Set exercise:
Output exactly the span of lines that begins at the line containing "before = set(bpy.data.objects)" and ends at the line containing "slots of the", both lines included.

■ ■ ■ ■ ■

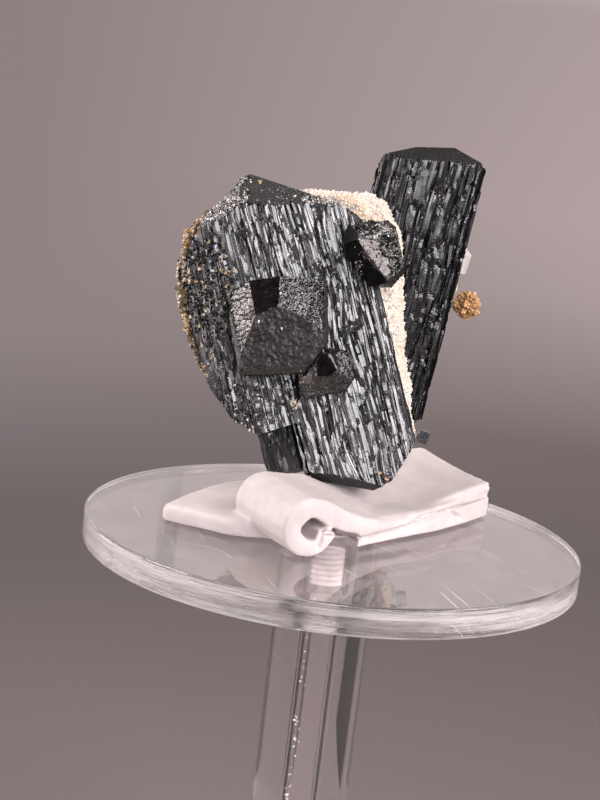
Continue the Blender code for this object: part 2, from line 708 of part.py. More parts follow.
def rounded_slab(outline, thickness, inset):
    """Flat piece of putty: an outline raised to a thickness, its top edge drawn in."""
    bm = bmesh.new()
    base = bm.faces.new([bm.verts.new((x, y, GAP)) for x, y in outline])
    raised = bmesh.ops.extrude_face_region(bm, geom=[base])
    ring = [part for part in raised["geom"] if isinstance(part, bmesh.types.BMVert)]
    bmesh.ops.translate(bm, vec=(0.0, 0.0, thickness), verts=ring)
    rim = [edge for edge in bm.edges if edge.verts[0] in ring and edge.verts[1] in ring]
    bmesh.ops.bevel(bm, geom=rim, offset=inset, segments=2, profile=0.5, affect="EDGES", material=-1)
    return bm


def putty_strip(finish):
    """Folded strip of white putty: a roll, a sheet that dips under the crystal, and layers below."""
    rings = []
    for outer_front, outer_back, inner_front, inner_back in strip_path():
        rings.append(putty_section(outer_front, outer_back, inner_front, inner_back, 0.0))
    for index, (front, back, thickness) in enumerate(STRIP_ROWS):
        front, back = Vector(front), Vector(back)
        drop = Vector((0.0, 0.0, thickness))
        sag = STRIP_SAG * math.sin(math.pi * (index + 1) / (len(STRIP_ROWS) + 1))
        rings.append(putty_section(front, back, front - drop, back - drop * 1.3, sag))
    strip = add_object("putty_strip", loft(rings), OVER_PLATE, finish)
    lower = rounded_slab(LOWER_LAYER, LOWER_THICKNESS, LOWER_ROUNDING)
    boolean(strip, add_helper("join_lower_layer", lower, OVER_PLATE), "UNION")
    tail = rounded_slab(TAIL, TAIL_THICKNESS, TAIL_ROUNDING)
    boolean(strip, add_helper("join_tail", tail, OVER_PLATE), "UNION")
    return strip


def clear_plate(finish):
    """Round plate with a countersunk hole for the screw."""
    low = PLATE_TOP - PLATE_THICKNESS
    plate = add_object("clear_plate", turned([
        (SCREW_HOLE_RADIUS, low), (PLATE_RADIUS - EDGE_BREAK, low), (PLATE_RADIUS, low + EDGE_BREAK),
        (PLATE_RADIUS, PLATE_TOP - EDGE_BREAK), (PLATE_RADIUS - EDGE_BREAK, PLATE_TOP),
        (SCREW_HEAD_RADIUS + GAP, PLATE_TOP), (SCREW_HOLE_RADIUS, PLATE_TOP - SCREW_HEAD_DEPTH - GAP),
    ], 64, True), IN_MM, finish)
    round_off(plate)
    return plate


def clear_rod(finish):
    """Rod between foot and plate, bored along its axis and tapped at its top."""
    low = FOOT_THICKNESS + GAP
    high = FOOT_THICKNESS + ROD_LENGTH - GAP
    rod = add_object("clear_rod", turned([
        (BORE_RADIUS, low), (ROD_RADIUS - EDGE_BREAK, low), (ROD_RADIUS, low + EDGE_BREAK),
        (ROD_RADIUS, high - EDGE_BREAK), (ROD_RADIUS - EDGE_BREAK, high), (SCREW_HOLE_RADIUS, high),
        (SCREW_HOLE_RADIUS, high - TAPPED_DEPTH), (BORE_RADIUS, high - TAPPED_DEPTH - DRILL_POINT),
    ], 32, True), IN_MM, finish)
    round_off(rod)
    return rod


def clear_foot(finish):
    """Round foot that the rod is glued to."""
    foot = add_object("clear_foot", turned([
        (0.0, 0.0), (FOOT_RADIUS - EDGE_BREAK, 0.0), (FOOT_RADIUS, EDGE_BREAK),
        (FOOT_RADIUS, FOOT_THICKNESS - EDGE_BREAK), (FOOT_RADIUS - EDGE_BREAK, FOOT_THICKNESS),
        (0.0, FOOT_THICKNESS),
    ], 56, False), IN_MM, finish)
    round_off(foot)
    return foot


def clear_screw(finish):
    """Countersunk screw, its thread as rings of the real pitch, with a slot in its head."""
    head_top = PLATE_TOP - SCREW_SUNK
    thread_top = head_top - SCREW_HEAD_DEPTH - SCREW_SHANK
    tip = head_top - SCREW_LENGTH
    profile = [(0.0, tip), (SCREW_ROOT, tip)]
    for ring in range(int((thread_top - tip) / SCREW_PITCH)):
        height = tip + THREAD_START + ring * SCREW_PITCH
        profile.append((SCREW_RADIUS, height + THREAD_CREST * SCREW_PITCH))
        profile.append((SCREW_ROOT, height + THREAD_VALLEY * SCREW_PITCH))
    profile += [(SCREW_RADIUS, thread_top), (SCREW_RADIUS, head_top - SCREW_HEAD_DEPTH),
                (SCREW_HEAD_RADIUS, head_top), (0.0, head_top)]
    screw = add_object("clear_screw", turned(profile, 16, False), IN_MM, finish)
    reach = SCREW_HEAD_RADIUS + 1.0
    slot = box((-reach, -SLOT_WIDTH / 2, head_top - SLOT_DEPTH), (reach, SLOT_WIDTH / 2, head_top + 1.0))
    boolean(screw, add_helper("screw_slot", slot, IN_MM), "DIFFERENCE")
    round_off(screw)
    return screw


def build():
    """Make every piece, then keep neighbours apart by the gap."""
    clear_scene()
    ilvaite = material("ilvaite", (0.016, 0.017, 0.020), 0.34, ior=1.8)
    quartz = material("quartz_crust", (0.72, 0.65, 0.58), 0.45)
    milky = material("milky_quartz", (0.80, 0.76, 0.72), 0.25, transmission=0.3)
    sphalerite = material("sphalerite", (0.035, 0.028, 0.028), 0.35, ior=2.0)
    siderite = material("siderite", (0.42, 0.25, 0.10), 0.6)
    putty = material("putty", (0.80, 0.74, 0.73), 0.55)
    acrylic = material("clear_acrylic", (0.95, 0.94, 0.94), 0.03, transmission=1.0, ior=1.49)

    front = front_crystal(ilvaite)
    back = back_crystal(ilvaite)
    druse = quartz_druse(quartz)
    large = add_object("sphalerite_large", cut_block(SPHALERITE_LARGE), FRONT_FRAME, sphalerite)
    small = add_object("sphalerite_small", cut_block(SPHALERITE_SMALL), FRONT_FRAME, sphalerite)
    drusy = add_object("sphalerite_drusy", cut_block(SPHALERITE_DRUSY), FRONT_FRAME, sphalerite)
    point = quartz_point(milky)
    siderite_ball(siderite)
    ilvaite_chip(ilvaite)
    strip = putty_strip(putty)
    clear_plate(acrylic)
    clear_rod(acrylic)
    clear_foot(acrylic)
    clear_screw(acrylic)

    around_main = clearance("around_main", MAIN, FRONT_FRAME)
    around_left = clearance("around_left", LEFT, FRONT_FRAME)
    around_block = clearance("around_block", BLOCK, FRONT_FRAME)
    around_back = clearance("around_back", BACK, BACK_FRAME)
    around_large = add_helper("around_large", cut_block(SPHALERITE_LARGE, GAP), FRONT_FRAME)
    around_drusy = add_helper("around_drusy", cut_block(SPHALERITE_DRUSY, GAP), FRONT_FRAME)
    for piece in (druse, large, small, drusy, strip):
        boolean(piece, around_main, "DIFFERENCE")
    for piece in (druse, large):
        boolean(piece, around_left, "DIFFERENCE")
    for piece in (druse, strip):
        boolean(piece, around_block, "DIFFERENCE")
    for piece in (druse, point):
        boolean(piece, around_back, "DIFFERENCE")
    boolean(small, around_large, "DIFFERENCE")
    boolean(druse, around_drusy, "DIFFERENCE")


if __name__ == "__main__":
    build()
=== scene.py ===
"""Visual model of the ilvaite specimen on its clear display stand.

Every size is in millimetres unless a name or a comment says otherwise, and a piece's shape is
turned to metres when it is placed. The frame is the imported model's: the origin is the centre of the
foot's underside, +Z is up and the display side faces -Y.
"""

import logging
import math
import random
from collections.abc import Callable
from dataclasses import dataclass, field
from enum import Enum, IntEnum

import bmesh
import bpy
import numpy as np
from bmesh.types import BMEdge, BMVert, BMesh
from bpy.types import ID, Material, Mesh, Node, NodeSocket, NodeTree, Object
from mathutils import Euler, Matrix, Vector, bvhtree, noise


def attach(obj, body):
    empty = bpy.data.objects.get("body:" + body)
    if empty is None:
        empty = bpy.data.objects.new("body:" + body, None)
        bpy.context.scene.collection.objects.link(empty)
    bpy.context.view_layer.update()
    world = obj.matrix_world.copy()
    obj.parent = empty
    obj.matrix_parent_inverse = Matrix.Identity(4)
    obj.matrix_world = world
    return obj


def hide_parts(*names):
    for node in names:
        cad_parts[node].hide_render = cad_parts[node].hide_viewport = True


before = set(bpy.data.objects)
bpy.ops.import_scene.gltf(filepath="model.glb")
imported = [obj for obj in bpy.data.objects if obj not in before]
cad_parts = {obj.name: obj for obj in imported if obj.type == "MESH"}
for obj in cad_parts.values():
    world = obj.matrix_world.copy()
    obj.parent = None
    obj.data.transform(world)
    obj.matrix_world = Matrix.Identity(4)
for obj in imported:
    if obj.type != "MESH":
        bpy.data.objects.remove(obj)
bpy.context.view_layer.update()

LOG = logging.getLogger("ilvaite")

MM = 0.001
PLATE_TOP = 80.0
UP = Vector((0.0, 0.0, 1.0))


class Slot(Enum):
    """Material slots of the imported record."""

    ILVAITE = "ilvaite"
    QUARTZ_CRUST = "quartz_crust"
    MILKY_QUARTZ = "milky_quartz"
    SPHALERITE = "sphalerite"
    SIDERITE = "siderite"
    PUTTY = "putty"
    CLEAR_ACRYLIC = "clear_acrylic"


def placed(corner: tuple, turn: tuple) -> Matrix:
    """Matrix in metres for a shape drawn in mm with its axes turned at a corner over the plate.

    Args:
        corner: Place of the shape's origin, in mm over the plate.
        turn: Euler angles in degrees.

    Returns:
        The matrix from the shape's mm to the row frame.
    """
    place = Vector((corner[0], corner[1], corner[2] + PLATE_TOP)) * MM
    spin = Euler([math.radians(angle) for angle in turn], "XYZ").to_matrix().to_4x4()
    return Matrix.Translation(place) @ spin @ Matrix.Scale(MM, 4)


FRONT_CORNER = (-23.3, 5.0, 54.6)
FRONT_TURN = (-6.6, -20.9, -3.6)
BACK_CORNER = (3.5, 13.5, 66.4)
BACK_TURN = (-1.0, 7.0, 2.0)
FRONT_FRAME = placed(FRONT_CORNER, FRONT_TURN)
BACK_FRAME = placed(BACK_CORNER, BACK_TURN)
OVER_PLATE = placed((0.0, 0.0, 0.0), (0.0, 0.0, 0.0))
PIXELS_PER_MM = 5.45
IN_MM = Matrix.Scale(MM, 4)


# Materials


def linear(colour: str) -> tuple:
    """Linear RGBA of an sRGB hex colour.

    Args:
        colour: Six hex digits.

    Returns:
        Red, green, blue and alpha.
    """
    parts = [int(colour[i:i + 2], 16) / 255.0 for i in (0, 2, 4)]
    curved = [c / 12.92 if c <= 0.04045 else ((c + 0.055) / 1.055) ** 2.4 for c in parts]
    return (*curved, 1.0)


def fill(made: Node, inputs: dict) -> Node:
    """Set or link a node's inputs.

    Args:
        made: The node.
        inputs: Input name or index to a value, or to the output socket to link from.

    Returns:
        The node.
    """
    for name, value in inputs.items():
        if isinstance(value, NodeSocket):
            made.id_data.links.new(value, made.inputs[name])
        else:
            made.inputs[name].default_value = value
    return made


def node(tree: NodeTree, kind: str, inputs: dict = None, **settings) -> Node:
    """Add a shader node with its settings, values and links.

    Args:
        tree: Node tree to add to.
        kind: Blender's name of the node type, after "ShaderNode".
        inputs: Input name or index to a value, or to the output socket to link from.
        settings: Attributes of the node.

    Returns:
        The new node.
    """
    made = tree.nodes.new(f"ShaderNode{kind}")
    for name, value in settings.items():
        setattr(made, name, value)
    return fill(made, inputs or {})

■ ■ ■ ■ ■

Completed exercise:
before = set(bpy.data.objects)
bpy.ops.import_scene.gltf(filepath="model.glb")
imported = [obj for obj in bpy.data.objects if obj not in before]
cad_parts = {obj.name: obj for obj in imported if obj.type == "MESH"}
for obj in cad_parts.values():
    world = obj.matrix_world.copy()
    obj.parent = None
    obj.data.transform(world)
    obj.matrix_world = Matrix.Identity(4)
for obj in imported:
    if obj.type != "MESH":
        bpy.data.objects.remove(obj)
bpy.context.view_layer.update()

LOG = logging.getLogger("ilvaite")

MM = 0.001
PLATE_TOP = 80.0
UP = Vector((0.0, 0.0, 1.0))


class Slot(Enum):
    """Material slots of the imported record."""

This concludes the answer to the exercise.